楚頌一時無法反駁,但總覺得不對勁“可這只是猜測,沒什么根據。”
卻聽韓賦說道“那證實一下不就行了,你不是說憑借蠱蟲想殺特性,可借你手中的寄身蠱試出其他寄生者那不如就用在她的身上。”
楚頌面色一變,反對道“不行,若是猜錯了,浪費最后一次機會不說,天女凌心本身心神就已受創,再經寄身蠱的試煉,創傷還會加劇數倍,可能將再醒不過來”

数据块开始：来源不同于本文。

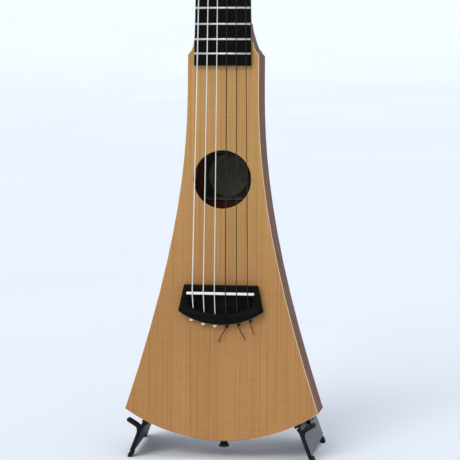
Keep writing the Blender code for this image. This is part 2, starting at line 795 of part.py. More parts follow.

楚頌的言語不是恫嚇,她的試驗方法,是將從鐵山那得到的蠱蟲逼天女體內,看是否會引起蠱蟲相噬,若出現蠱蟲相噬,則證明天女就是谷玄牝寄體,一切倒還罷了。可一旦猜錯,從鐵山那得到的蠱蟲便回趁機噬咬天女凌心神識,若換做常人,或許還能忍受,可如今天女的精神狀態,再受心神上的攻擊,可能真的無法醒來。
“你究竟是怕機會浪費還是怕天女凌心再醒不過來。”秦風悠悠的插口,眼睛卻審視著楚頌。
楚頌不畏秦風目光,倔強道“我答應了應大哥,要照顧好天女凌心,除非有更明確的證據,否則我反對把寄身蠱用在她身上。秦風姐,公子如今不在,換你表態了。”
公子翎若不在,山莊內分歧便由風雅頌三姝投票決議。只是過往楚頌性子柔順,鮮少這般鮮明的表態,見楚頌前所未有的展現強勢,秦風反而往后一縮,懶散倚著墻,道:“我倒還真無所謂,試誰都行,我那一票,你們商量定吧。”秦風揚了揚下巴,向魏萌兒和苗兒示意道。
“我們”苗兒睜大眼睛指著自己,不敢相信道。
秦風道“對啊,你們也是嫌疑在身,總不想置身事外吧。我那一票交你們了,試誰都行。”
“真讓我們定啊”苗兒好似沒做過這么重大的決定,畏畏縮縮的咬起了手指。
魏萌兒而卻堅定道“我選天女凌心,反正我不服,憑什么只懷疑我們,卻不懷疑她”
見她起了頭,苗兒也道“那我也選她,我就覺得懷疑外人,總比懷疑我們自己姐妹好”
“行,那我就選她吧。”秦風搓個響指,得出結論。